Overall, it seems that REIB is more investment bankers that happen to work in the real estate sector than real estate guys that work as investment bankers...out of curiosity, where do these banks usually recruit out of?  It seems like there's not a lot of substance transfer between REIB and REPE...

 

So every deal type I listed (with the exception of public to public mergers), the investor / buyer is a REPE fund. So there’s still transferability to REPE at the junior levels.
 

It depends on the person. I think the people who would enjoy REIB the most are real estate people who enjoy working on large, strategic transactions. Not investment bankers who want to work on LBOs.

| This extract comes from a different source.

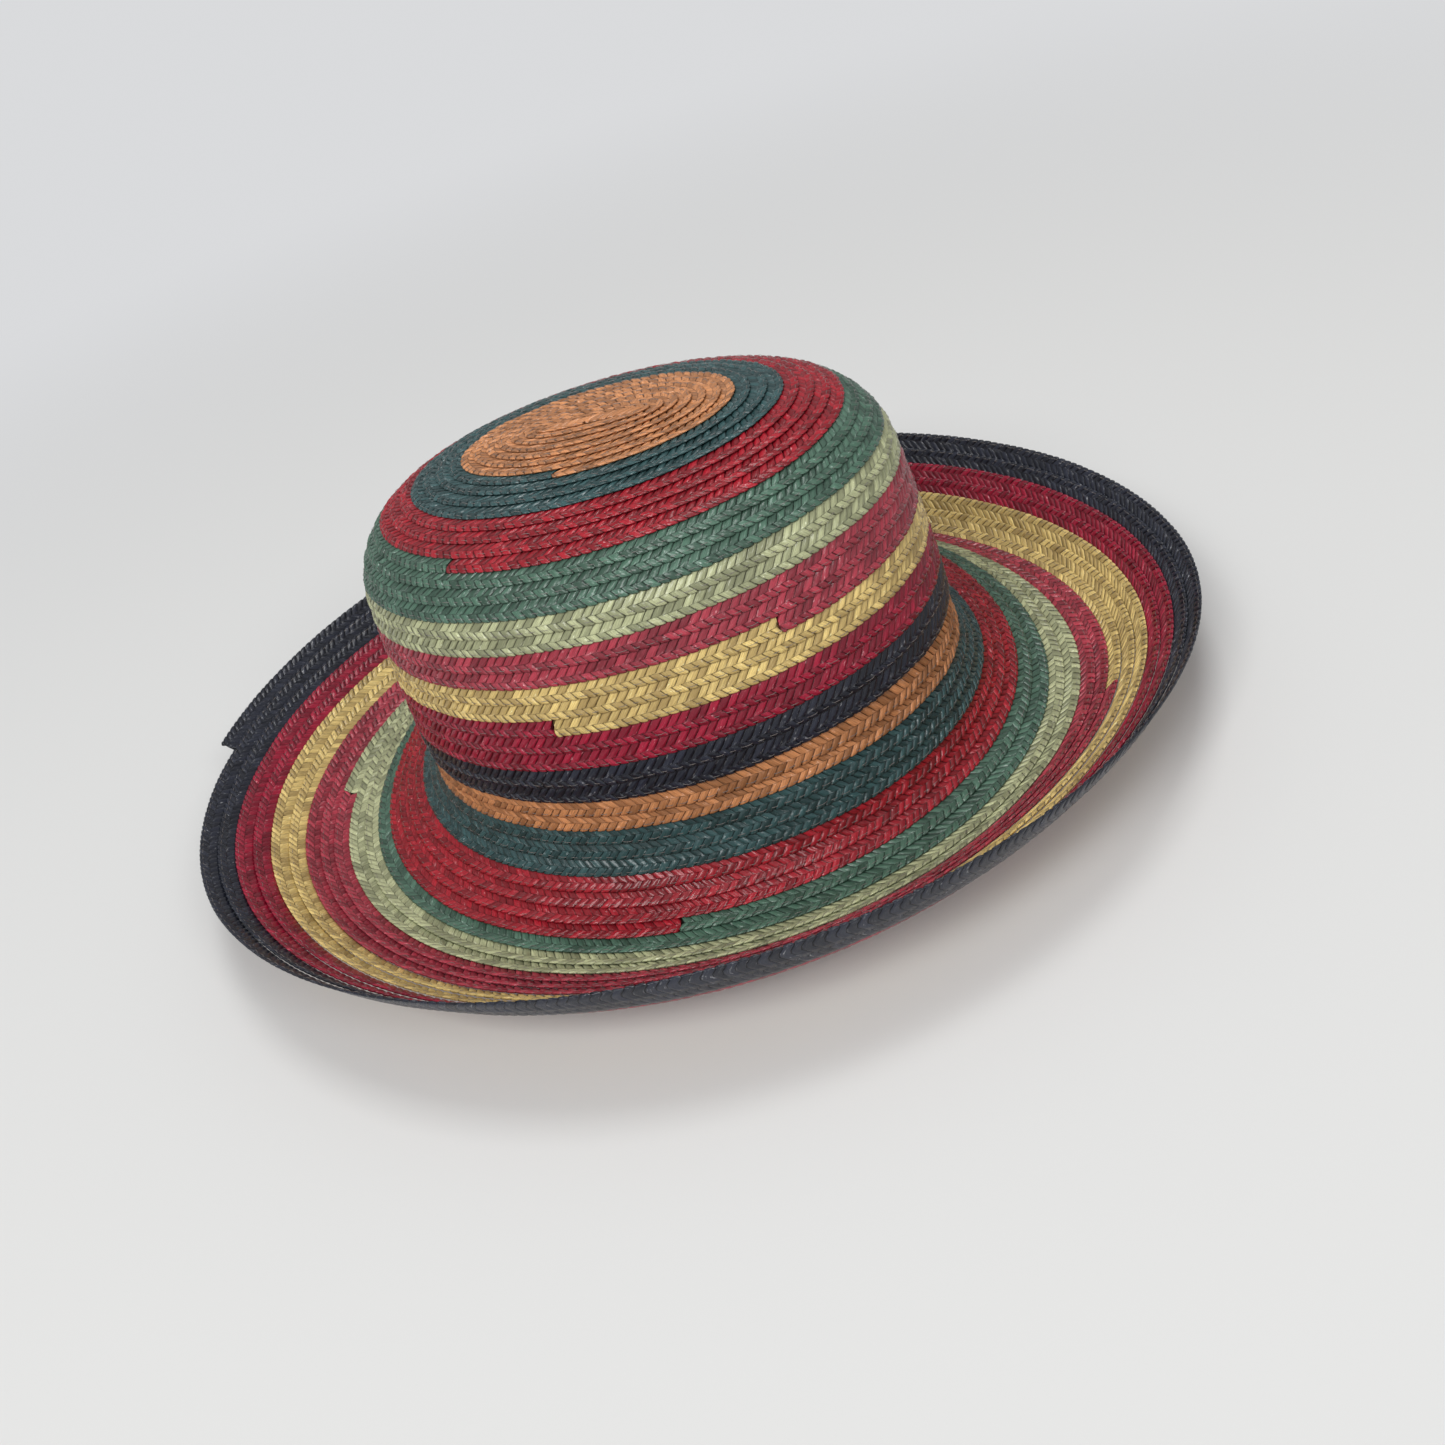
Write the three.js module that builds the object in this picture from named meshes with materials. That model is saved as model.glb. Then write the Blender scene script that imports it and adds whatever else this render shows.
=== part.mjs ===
// A sewn straw hat: an oval rounded crown and a wide brim that rolls up at its edge.
// One long plait of straw winds round the crown from the tip, and a second one, wound the
// other way, makes the brim. The plait changes colour at splices, and each coloured length
// is one solid. On the crown every turn laps under the turn before it; on the brim the turns
// lie edge to edge, so that its underside is smooth. A ribbon sweatband lines the head
// opening. Millimetres, +Z up, with the long axis of the oval along X and the brim's lowest
// ring resting on Z = 0.

import * as THREE from 'three';

const DEG = Math.PI / 180;

// ---- straw plait ----
const PLAIT_WIDTH = 7.4;       // width of the plait, part of it hidden in the lap
const PLAIT_THICKNESS = 1.2;
const CLEARANCE = 0.3;         // between neighbouring rows, and between spliced ends

// ---- plan of the hat ----
const OVAL_LENGTH = 15.8;      // half the difference between the oval's length and its width
const TIP_START = 2.4;         // outer edge of the very first bit of plait
const BRIM_START = 3.8;        // how far below the join the brim's first bit of plait reaches
const SEGMENTS = 32;           // facets in one turn

// ---- meridian: slope below the horizontal, in degrees, at arc lengths from the tip ----
const TIP_FLAT = 35;           // the tip is nearly flat this far out
const SHOULDER = 60;           // arc length of the rounded shoulder beyond it
const WALL = 65;               // arc length of the crown's side wall
const FLARE = 45;              // from the foot of the wall to the start of the dish
const DISH = 47;               // the curved bottom of the brim
const ROLL = 34;               // the rolled-up edge
const WALL_TOP = TIP_FLAT + SHOULDER;
const FOOT = WALL_TOP + WALL;
const DISH_START = FOOT + FLARE;
const ROLL_START = DISH_START + DISH;
const RIM = ROLL_START + ROLL;
const JOIN_ABOVE_FOOT = 4;     // the crown is trimmed this far above the foot of the wall
const JOIN = FOOT - JOIN_ABOVE_FOOT;
const CROWN_OVERRUN = 5.514;   // how far the crown's last turn would run past the trim
const BRIM_OVERRUN = 1.254;    // how far the brim's last turn runs past the rim

const MERIDIAN = [
  { at: 0, slope: 0 },
  { at: TIP_FLAT, slope: 7 },
  { at: TIP_FLAT + 0.45 * SHOULDER, slope: 23 },
  { at: TIP_FLAT + 0.72 * SHOULDER, slope: 49 },
  { at: WALL_TOP, slope: 83 },
  { at: FOOT - 15, slope: 87 },
  { at: FOOT, slope: 94 },
  { at: FOOT + 15, slope: 48 },
  { at: FOOT + 30, slope: 37 },
  { at: DISH_START, slope: 28 },
  { at: DISH_START + 15, slope: 8 },
  { at: DISH_START + 30, slope: -12 },
  { at: ROLL_START, slope: -36 },
  { at: RIM, slope: -50 },
];

// The brim was never quite even: its slope changes round the hat. lean is how much steeper
// it is on the side at toward, wave the same for two opposite sides, all in degrees.
const UNEVENNESS = [
  { at: FOOT, lean: 0, toward: -63, wave: 0, along: 0 },
  { at: FOOT + 15, lean: 44, toward: -63, wave: 11, along: 28 },
  { at: FOOT + 30, lean: 40, toward: -60, wave: 15, along: -20 },
  { at: DISH_START, lean: 6, toward: 39, wave: 6, along: 0 },
  { at: DISH_START + 15, lean: 31, toward: 90, wave: 8, along: 90 },
  { at: DISH_START + 30, lean: 27, toward: 84, wave: 14, along: 76 },
  { at: ROLL_START, lean: 9, toward: -117, wave: 9, along: -45 },
  { at: RIM, lean: 7, toward: 143, wave: 23, along: 15 },
];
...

REIB recruits from all the same places IB does. People lateral into non-BB REIB groups from all over

 

"Just imagine that a bond is a slice of cake, and you didn't bake the cake, but every time you had somebody a slice of the cake a tiny little bit comes off, like a little crumb, and you can keep that. […] If you pass around enough slices of cake, then pretty soon you have enough crumbs to make a gigantic cake."

 

Having gone from a traditional large brokerage (e.g. C&W/CBRE/JLL) and now at a "REIB" I would say its very much similar to what the more institutional groups at the large brokerages do however there is a larger side of our work that is on the advisory, structuring and impact side than at the brokerage. To put this in a blunt way, we didn't really care how selling a building would impact the financial statements of X client on the brokerage side, just needed to close. Whereas on the "REIB" side we may be involved earlier on how best to structure the transaction (e.g. sale/leaseback, recapitalization, joint venture, minority interest sale etc.) and a much more involved role on definitive documentation than traditional brokerage.